While you'll disagree, I couldn't see the possibility for any dismantling happening under Levon. Besides, this is as much his system as it is Kocharian and Serge's. Basically, as I said, the process of democratization is going to slow and continual in Armenia and there will be failures and setbacks as well as progress even in the best case scenario.

Anyway, not that I have any say in the matter, I'd definitely go for the PACE recommendations with the addition of new parliamentary elections. If necessary to alleviate concerns about political bias on TV (although Yerkir Media TV showed it is possible to be better) A1 Plus could be included as Dallakian suggests.

However, in any new elections I'd like to see that neither opposition or government media favor one candidate over another or engage in mud-slinging or spreading disinformation. Is it possible? Well, that's the million dollar question.

I can't see any other way out of this situation and if conducted properly could lead to change which would slowly see the other problems resolved too.
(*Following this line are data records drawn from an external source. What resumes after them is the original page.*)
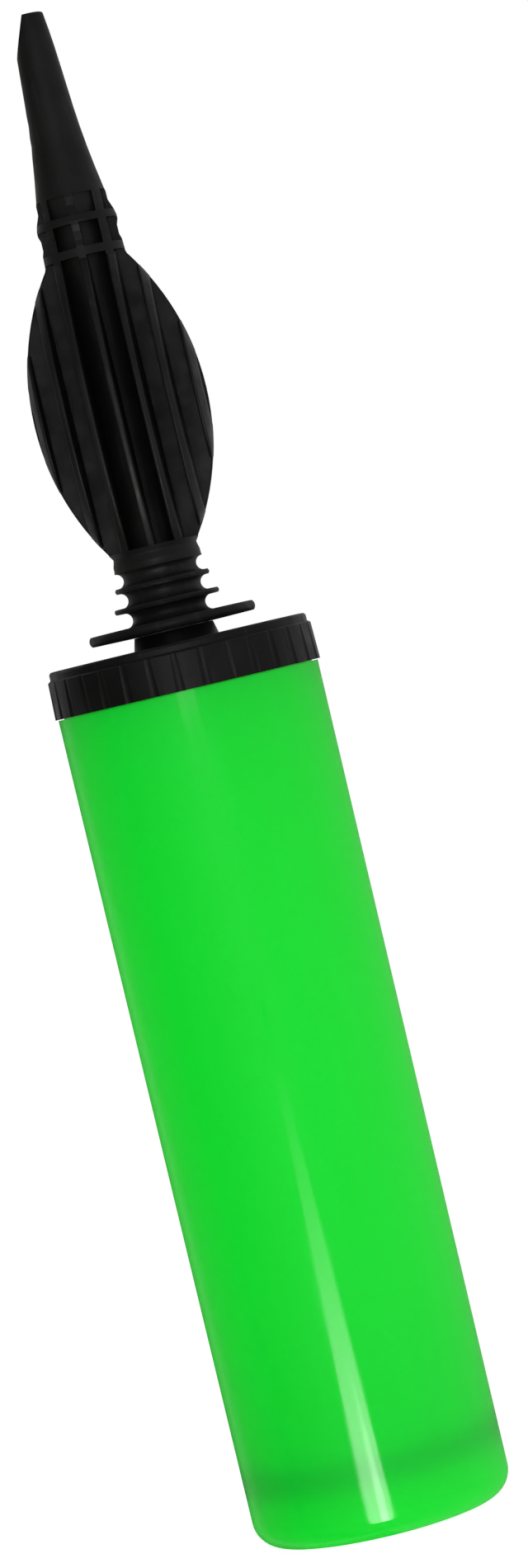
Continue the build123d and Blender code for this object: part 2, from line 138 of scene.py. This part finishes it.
class Shader:
    """A material under construction. Its methods add nodes and give back their outputs."""

    def __init__(self, name):
        self.material = bpy.data.materials.new(name)
        self.material.use_nodes = True
        self.tree = self.material.node_tree
        self.tree.nodes.clear()
        self.output = self.add("ShaderNodeOutputMaterial")
        self.coordinates = self.add("ShaderNodeTexCoord").outputs["Object"]

    def add(self, kind, inputs=None, **settings):
        """The new node itself, as add_node makes it."""
        return add_node(self.tree, kind, inputs, **settings)

    def noise(self, scale, detail=3.0, along=None):
        """Noise in the object's own space, in features per metre. along, below 1, draws it out along Z."""
        vector = self.coordinates
        if along:
            vector = self.add("ShaderNodeMapping", {"Vector": vector, "Scale": (1, 1, along)}).outputs[0]
        inputs = {"Vector": vector, "Scale": scale, "Detail": detail, "Roughness": NOISE_ROUGHNESS}
        return self.add("ShaderNodeTexNoise", inputs).outputs["Fac"]

    def ramp(self, factor, low, high, at=(0.35, 0.65)):
        """Maps a factor to a value from low to high as it crosses the range at, and clamps it."""
        inputs = {"Value": factor, "From Min": at[0], "From Max": at[1], "To Min": low, "To Max": high}
        return self.add("ShaderNodeMapRange", inputs).outputs[0]

    def mix(self, factor, first, second):
        """Mixes two colours, each given as three numbers or as an output."""
        node = self.add("ShaderNodeMix", {"Factor": factor}, data_type="RGBA")
        for key, value in (("A", first), ("B", second)):
            socket = [s for s in node.inputs if s.name == key and s.type == "RGBA"][0]
            if isinstance(value, bpy.types.NodeSocket):
                self.tree.links.new(value, socket)
            else:
                socket.default_value = (*value, 1.0)
        return [s for s in node.outputs if s.type == "RGBA"][0]

    def bump(self, height, distance, strength=1.0, normal=None):
        """A normal for relief that is distance deep, laid over another normal if one is given."""
        inputs = {"Height": height, "Distance": distance, "Strength": strength}
        if normal:
            inputs["Normal"] = normal
        return self.add("ShaderNodeBump", inputs).outputs[0]

    def math(self, operation, *values):
        """Plain arithmetic on values or outputs."""
        return self.add("ShaderNodeMath", dict(enumerate(values)), operation=operation).outputs[0]

    def mottled(self, scale, shades):
        """Cloudy colour between a dark and a light shade."""
        return self.mix(self.ramp(self.noise(scale, 4), 0, 1), *shades)

    def finish(self, shader):
        """The finished material, with this shader node on its surface."""
        self.tree.links.new(shader.outputs[0], self.output.inputs["Surface"])
        return self.material


def black_moulding(name, shades, roughness, parted=False):
    """Satin black polypropylene: mottled, grained and scuffed. If parted, it has a mould line at y = 0."""
    s = Shader(name)
    scuffs = s.ramp(s.noise(700, 3, along=0.07), 0, 1, at=(0.60, 0.66))
    scuffed = tuple(SCUFF_LIGHTER * part for part in shades[1])
    worn = s.ramp(s.noise(260, 4), roughness - 0.07, roughness + 0.08)
    normal = s.bump(s.noise(5200, 2), 0.02 * MM, 0.5)
    if parted:
        side = s.add("ShaderNodeSeparateXYZ", {0: s.coordinates}).outputs["Y"]
        line = s.ramp(s.math("ABSOLUTE", side), 1, 0, at=MOULD_LINE_EDGES)
        normal = s.bump(line, MOULD_LINE_HEIGHT, 1.0, normal)
    inputs = {
        "Base Color": s.mix(s.math("MULTIPLY", scuffs, SCUFF_COVER), s.mottled(90, shades), scuffed),
        "Roughness": s.math("ADD", worn, s.math("MULTIPLY", scuffs, SCUFF_ROUGHER)),
        "Normal": normal,
        "Specular IOR Level": 0.3,
    }
    return s.finish(s.add("ShaderNodeBsdfPrincipled", inputs))


def green_wall():
    """Glossy translucent green: the wall scatters what passes, so only what touches it shows through."""
    s = Shader("green_barrel")
    mottle = s.ramp(s.noise(45, 3, along=0.25), 0, 1)
    normal = s.bump(s.noise(120, 2, along=0.12), 0.02 * MM, 0.4)
    inputs = {
        "Base Color": s.mix(mottle, *WALL_GREEN),
        "Roughness": s.ramp(s.noise(400, 4), 0.36, 0.46),
        "Specular IOR Level": 0.3,
        "Coat Weight": 1.0,
        "Coat IOR": WALL_COAT_IOR,
        "Coat Roughness": s.ramp(s.noise(600, 4, along=0.1), 0.07, 0.12),
        "Coat Normal": s.bump(s.noise(70, 2), 0.03 * MM),
        "Normal": normal,
    }
    body = s.add("ShaderNodeBsdfPrincipled", inputs)
    through = s.add("ShaderNodeBsdfTranslucent", {"Color": s.mix(mottle, *PASSED_GREEN), "Normal": normal})
    inputs = {0: WALL_PASSES, 1: body.outputs[0], 2: through.outputs[0]}
    return s.finish(s.add("ShaderNodeMixShader", inputs))


def natural_plastic():
    """Uncoloured polypropylene, rubbed lengthways where it slides."""
    s = Shader("natural_plastic")
    rubbed = s.ramp(s.noise(900, 3, along=0.03), 0, 1, at=(0.56, 0.64))
    cover = s.math("MULTIPLY", rubbed, RUBBED_COVER)
    inputs = {
        "Base Color": s.mix(cover, s.mottled(150, NATURAL), NATURAL_RUBBED),
        "Roughness": s.ramp(s.noise(500, 3), 0.28, 0.42),
        "Normal": s.bump(s.noise(3000, 2), 0.01 * MM, 0.4, s.bump(rubbed, 0.006 * MM, 0.6)),
    }
    return s.finish(s.add("ShaderNodeBsdfPrincipled", inputs))


def rubber(name, shades):
    """Matt moulded rubber with a trace of talc."""
    s = Shader(name)
    talc = s.ramp(s.noise(1400, 5), 0, TALC_COVER, at=(0.58, 0.70))
    inputs = {
        "Base Color": s.mix(talc, s.mottled(300, shades), tuple(TALC_LIGHTER * part for part in shades[1])),
        "Roughness": s.ramp(s.noise(700, 3), 0.45, 0.65),
        "Normal": s.bump(s.noise(2500, 3), 0.02 * MM, 0.5),
    }
    return s.finish(s.add("ShaderNodeBsdfPrincipled", inputs))


def zinc_steel():
    """Bright zinc plating with a fine crystalline mottle."""
    s = Shader("zinc_steel")
    inputs = {
        "Base Color": s.mottled(900, ZINC),
        "Metallic": 1.0,
        "Roughness": s.ramp(s.noise(1800, 3), 0.25, 0.42),
        "Normal": s.bump(s.noise(4000, 2), 0.01 * MM, 0.4),
    }
    return s.finish(s.add("ShaderNodeBsdfPrincipled", inputs))


MATERIALS = {
    "green_barrel": green_wall(),
    "black_cap": black_moulding("black_cap", CAP_BLACK, CAP_ROUGHNESS),
    "black_handle": black_moulding("black_handle", HANDLE_BLACK, HANDLE_ROUGHNESS, parted=True),
    "natural_plastic": natural_plastic(),
    "black_rubber": rubber("black_rubber", BLACK_RUBBER),
    "grey_rubber": rubber("grey_rubber", GREY_RUBBER),
    "zinc_steel": zinc_steel(),
}


def dress_cad_nodes():
    """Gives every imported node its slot's material."""
    for entry in frame["record"]["subparts"]:
        for slot in NODES[entry["node"]].material_slots:
            slot.material = MATERIALS[entry["material_slot"]]


def add_camera():
    """The photograph's viewpoint."""
    data = bpy.data.cameras.new("camera")
    data.lens = CAMERA_LENS
    data.sensor_width = SENSOR_WIDTH
    data.clip_end = CLIP_END
    camera = bpy.data.objects.new("camera", data)
    scene.collection.objects.link(camera)
    right = Vector((cos(CAMERA_AZIMUTH), sin(CAMERA_AZIMUTH), 0))
    back = Vector((sin(CAMERA_AZIMUTH), -cos(CAMERA_AZIMUTH), 0))
    aim = AIM_RIGHT * right + Vector((0, 0, AIM_HEIGHT))
    camera.location = CAMERA_DISTANCE * back + Vector((0, 0, CAMERA_HEIGHT))
    look = (aim - camera.location).to_track_quat("-Z", "Y")
    camera.rotation_mode = "QUATERNION"
    camera.rotation_quaternion = look @ Quaternion((0, 0, 1), -CAMERA_ROLL)
    scene.camera = camera


def add_world():
    """White behind the pump, soft light on it, and a darker room for it to mirror."""
    world = bpy.data.worlds.new("studio")
    scene.world = world
    world.use_nodes = True
    tree = world.node_tree
    background = tree.nodes["Background"]
    background.inputs["Color"].default_value = (1, 1, 1, 1)

    def math(operation, first, second):
        return add_node(tree, "ShaderNodeMath", {0: first, 1: second}, operation=operation).outputs[0]

    def between(value, start, end, low, high):
        inputs = {"Value": value, "From Min": start, "From Max": end, "To Min": low, "To Max": high}
        return add_node(tree, "ShaderNodeMapRange", inputs).outputs[0]

    def switch(factor, first, second):
        return add_node(tree, "ShaderNodeMix", {"Factor": factor, "A": first, "B": second}).outputs[0]

    direction = add_node(tree, "ShaderNodeTexCoord").outputs["Generated"]
    axes = add_node(tree, "ShaderNodeSeparateXYZ", {0: direction}).outputs
    azimuth = math("ARCTAN2", axes["X"], math("MULTIPLY", axes["Y"], -1.0))
    levels = add_node(tree, "ShaderNodeValToRGB", {0: between(azimuth, -pi, pi, 0, 1)})
    stops = levels.color_ramp.elements
    stops.remove(stops[1])
    for degrees, level in MIRRORED:
        stop = stops.new((degrees + 180) / 360) if degrees > -180 else stops[0]
        stop.color = (level, level, level, 1)
    ambient = between(axes["Y"], -1, 1, AMBIENT_FRONT, AMBIENT_BACK)
    ambient = math("MULTIPLY", ambient, between(axes["X"], -1, 0, AMBIENT_LEFT, 1))
    rays = add_node(tree, "ShaderNodeLightPath").outputs
    reflected = math("MULTIPLY", rays["Is Glossy Ray"], math("SUBTRACT", 1.0, rays["Is Transmission Ray"]))
    around = switch(reflected, ambient, levels.outputs[0])
    strength = switch(rays["Is Camera Ray"], around, BACKGROUND)
    tree.links.new(strength, background.inputs["Strength"])


def stage_mesh(name, corners, material):
    """A flat piece of the studio, not of the pump."""
    mesh = bpy.data.meshes.new(name)
    mesh.from_pydata(corners, [], [tuple(range(len(corners)))])
    mesh.materials.append(material)
    piece = bpy.data.objects.new(name, mesh)
    scene.collection.objects.link(piece)
    return piece


def add_floor():
    """A floor as white as the background, so that only the pump's soft shadow marks it."""
    s = Shader("floor")
    diffuse = s.add("ShaderNodeBsdfDiffuse", {"Color": (FLOOR_ALBEDO,) * 3 + (1,)})
    glow = s.add("ShaderNodeEmission", {"Color": (1, 1, 1, 1), "Strength": FLOOR_GLOW})
    material = s.finish(s.add("ShaderNodeAddShader", {0: diffuse.outputs[0], 1: glow.outputs[0]}))
    corners = [(x * FLOOR_HALF, y * FLOOR_HALF, FLOOR_Z) for x, y in ((-1, -1), (1, -1), (1, 1), (-1, 1))]
    floor = stage_mesh("floor", corners, material)
    floor.visible_glossy = False


def add_card(name, outline, dim_z, full_z, glow, nearer=0):
    """An upright glowing card in front of the pump, hidden from everything but mirror reflections."""
    s = Shader(name)
    height = s.add("ShaderNodeSeparateXYZ", {0: s.coordinates}).outputs["Z"]
    rise = s.ramp(height, 0, 1, at=(dim_z, full_z))
    level = s.math("MULTIPLY", s.math("MULTIPLY", rise, rise), glow)
    material = s.finish(s.add("ShaderNodeEmission", {"Strength": level}))
    y = nearer - CARD_DISTANCE
    corners = [(right, y, z) for left, right, z in outline]
    corners += [(left, y, z) for left, right, z in reversed(outline)]
    card = stage_mesh(name, corners, material)
    card.visible_camera = False
    card.visible_diffuse = False
    card.visible_transmission = False
    card.visible_volume_scatter = False
    card.visible_shadow = False


def add_soft_box(name, azimuth, elevation, size, power, tint):
    """An area light aimed at the pump's middle, hidden from the camera and from reflections."""
    data = bpy.data.lights.new(name, "AREA")
    data.shape = "RECTANGLE"
    data.size, data.size_y = size
    data.energy = power
    data.color = tint
    light = bpy.data.objects.new(name, data)
    scene.collection.objects.link(light)
    azimuth, elevation = radians(azimuth), radians(elevation)
    direction = Vector((sin(azimuth) * cos(elevation), -cos(azimuth) * cos(elevation), sin(elevation)))
    light.location = SOFT_BOX_AIM + SOFT_BOX_DISTANCE * direction
    light.rotation_euler = (-direction).to_track_quat("-Z", "Y").to_euler()
    light.visible_camera = False
    light.visible_glossy = False


scene.view_settings.view_transform = "Standard"
dress_cad_nodes()
add_camera()
add_world()
add_floor()
add_card("strip_card", STRIP_OUTLINE, STRIP_DIM_Z, STRIP_FULL_Z, STRIP_GLOW)
add_card("core_card", CORE_OUTLINE, CORE_DIM_Z, CORE_FULL_Z, CORE_GLOW, CORE_NEARER)
add_card("upper_card", UPPER_OUTLINE, UPPER_DIM_Z, UPPER_FULL_Z, UPPER_GLOW)
for soft_box in SOFT_BOXES:
    add_soft_box(*soft_box)
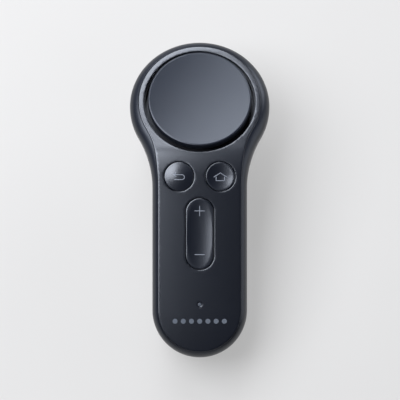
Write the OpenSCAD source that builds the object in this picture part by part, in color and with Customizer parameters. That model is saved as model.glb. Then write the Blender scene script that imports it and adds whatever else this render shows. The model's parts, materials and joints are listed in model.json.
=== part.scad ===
// Hand-held motion controller for a head-worn viewer: a straight handle with a round tail,
// a tilted round head with a clicking touchpad, three keys, a trigger and a battery bay.
// Modelled flat on the handle's front face (X right, Y towards the head, Z out of the face)
// and laid on its back at the end, the way it rests on a table.

/* [Casing] */
// Half width of the handle, which is also the radius of the round tail
handle_r = 16.2; // [16:0.1:16.4]
// Distance from the bend back to the centre of the round tail
tail_s = 52.4; // [52:0.2:54]
// Radius of the round head
head_r = 24.05; // [23.8:0.05:24.4]
// Distance from the bend forward to the centre of the head
head_s = 21.05; // [20.8:0.05:21.3]
// Tilt of the head against the handle in degrees
tilt = 24; // [23:0.5:25]
// Depth of the handle, front to back
handle_depth = 21; // [20.9:0.1:21.6]
// Depth of the head, front to back
head_depth = 15.5; // [15.4:0.1:16]
// Wall thickness of the casings
wall = 1.5; // [1.3:0.05:1.55]

/* [Touchpad] */
// Radius of the touchpad's face
pad_r = 17.66; // [17.4:0.02:17.8]
// Radius of the round recess that the touchpad sits in
recess_r = 19.1; // [19:0.05:19.2]
// Height of the touchpad's rim above the head's face
pad_rise = 2; // [1.6:0.1:2.2]

/* [Keys] */
// Radius of the round back and home buttons
key_r = 5; // [4.8:0.05:5.1]
// Distance of each round button from the middle line
key_x = 7.07; // [6.9:0.01:7.3]
// Place of the round buttons along the handle
key_y = -6.7; // [-7:0.1:-6.6]
// Width of the volume key
volume_w = 9.5; // [9:0.1:10]
// Length of the volume key
volume_len = 24.3; // [23.5:0.1:25]
// Middle of the volume key along the handle
volume_y = -26.3; // [-27:0.1:-26]

/* [Trigger] */
// Width of the trigger
trigger_w = 14.4; // [13.5:0.1:14.6]
// How far the trigger's tip stands below the head's face
trigger_drop = 31.9; // [31:0.1:32.5]

/* [Power] */
// Radius of one AAA cell
cell_r = 5.2; // [5.1:0.05:5.25]
// Length of one AAA cell
cell_len = 44.5; // [44:0.1:44.5]

/* [Hidden] */

$fn = 48;
eps = 0.01;
seam_gap = 0.06;

// Resting pose: the part lies on the trigger's tip and the back of the tail
rest_tilt = 15.24;
rest_y = 10.57;
rest_z = 34.98;

// Plan outline, before the bend
neck_s = -9.7;
neck_rise = head_s - neck_s;
neck_r = (pow(handle_r, 2) + pow(neck_rise, 2) - pow(head_r, 2)) / (2 * (head_r - handle_r));
neck_x = handle_r + neck_r;
neck_angle = atan(neck_rise / neck_x);
tail_steps = 8;
side_steps = 5;
lean_from = -22;
neck_steps = 5;
head_steps = 13;

// Front to back
parting_h = -5;
cover_t = 1.6;
shoulder_h = -4.25;
edge_drop = 0.45;
handle_seam = 1.85;
head_seam = 2.9;
ledge = 1.6;
back_power = 2 / 2.4;
back_steps = 6;
cover_steps = 4;

// Bend between the handle and the head
bend_from = -6;
bend_to = 4;
bend_r = (bend_to - bend_from) / (tilt * PI / 180);

// Battery bay
bay_split_z = -9.4;
bay_end_y = -13;
cell_x = 5.45;
cell_z = -12.3;
cell_y = -56.2;
bulkhead_y = cell_y + cell_len + 0.6;

// Boards
board_top = -4.7;
board_t = 0.8;
board_w = 25;
board_y = [-60, -2.8];
led_y = -50.4;
board_hole = [[-10.4, -57], [10.4, -57], [-10.4, -16], [10.4, -16]];

// Trigger, in the head's own frame: along the head, then out of its face
pivot_t = -1;
pivot_h = -11;
pin_r = 1;
pin_fit = 0.05;
boss_r = 2.9;
slot_w = trigger_w + 0.8;
slot_t = [-12.3, 6.9];

// Strap eyelet in the tail
eyelet_y = -65.2;
eyelet_z = -7.1;
eyelet_r = 1.2;
eyelet_len = 8;

plastic = [0.10, 0.12, 0.16];
band_plastic = [0.14, 0.16, 0.21];
pad_plastic = [0.36, 0.38, 0.42];
key_plastic = [0.16, 0.18, 0.23];
board_green = [0.06, 0.30, 0.20];
steel = [0.72, 0.73, 0.75];
frame_plastic = [0.20, 0.21, 0.24];

function mix(a, b, t) = a + (b - a) * t;
function smooth(t) = let (c = min(1, max(0, t))) c * c * (3 - 2 * c);
function lean(s) = tilt * smooth((s - lean_from) / (bend_to - lean_from));
function bend_angle(s) = min(1, max(0, (s - bend_from) / (bend_to - bend_from))) * tilt;
function front_y(s) = min(s, bend_from) + bend_r * sin(bend_angle(s)) + max(0, s - bend_to) * cos(tilt);
function front_z(s) = -bend_r * (1 - cos(bend_angle(s))) - max(0, s - bend_to) * sin(tilt);
function bend(x, s, h) = [x, front_y(s) + h * sin(lean(s)), front_z(s) + h * cos(lean(s))];

// A station on the outline holds its x, its s, and the s of the middle line that faces it
function tail_station(i) = let (a = -90 + 90 * i / tail_steps)
    [handle_r * cos(a), -tail_s + handle_r * sin(a), -tail_s];
function side_station(s) = [handle_r, s, s];
function neck_station(i) = let (a = neck_angle * i / neck_steps,
    x = neck_x - neck_r * cos(a), s = neck_s + neck_r * sin(a))
    [x, s, s + x * tan(a)];
function head_station(i) = let (a = mix(-neck_angle, 90, i / head_steps))
    [head_r * cos(a), head_s + head_r * sin(a), head_s];
right_side = concat(
    [for (i = [0:tail_steps - 1]) tail_station(i)],
    [side_station(-tail_s)],
    [for (i = [0:side_steps - 1]) side_station(mix(lean_from, neck_s, i / side_steps))],
    [for (i = [0:neck_steps - 1]) neck_station(i)],
    [for (i = [0:head_steps]) head_station(i)]);
half = len(right_side) - 1;
outline = concat(right_side, [for (i = [half - 1:-1:1])
    [-right_side[i][0], right_side[i][1], right_side[i][2]]]);
head_first = half - head_steps;
function weld(i) = max(tail_steps, min(head_first, i <= half ? i : len(outline) - i));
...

Like I said, I wouldn't expect elections as we have them in the West in Armenia regardless of who is in power.

But I do believe it is possible to achieve some real change if there are enough checks and balances. However, I would repeat again that ALL those responsible for voting irregularities and falsification must be prosecuted.

And I mean ALL of them, and not some, if the evidence is there. Certainly, a number of people are on video and that would be a good place to start as well.

Onnik Krikorian said...

Oh yeah, and we urgently need a program of civic education in the school curriculum, but that's for the future, perhaps.

reflective said...

dismantle the state?

When you sober up, think about what you are saying.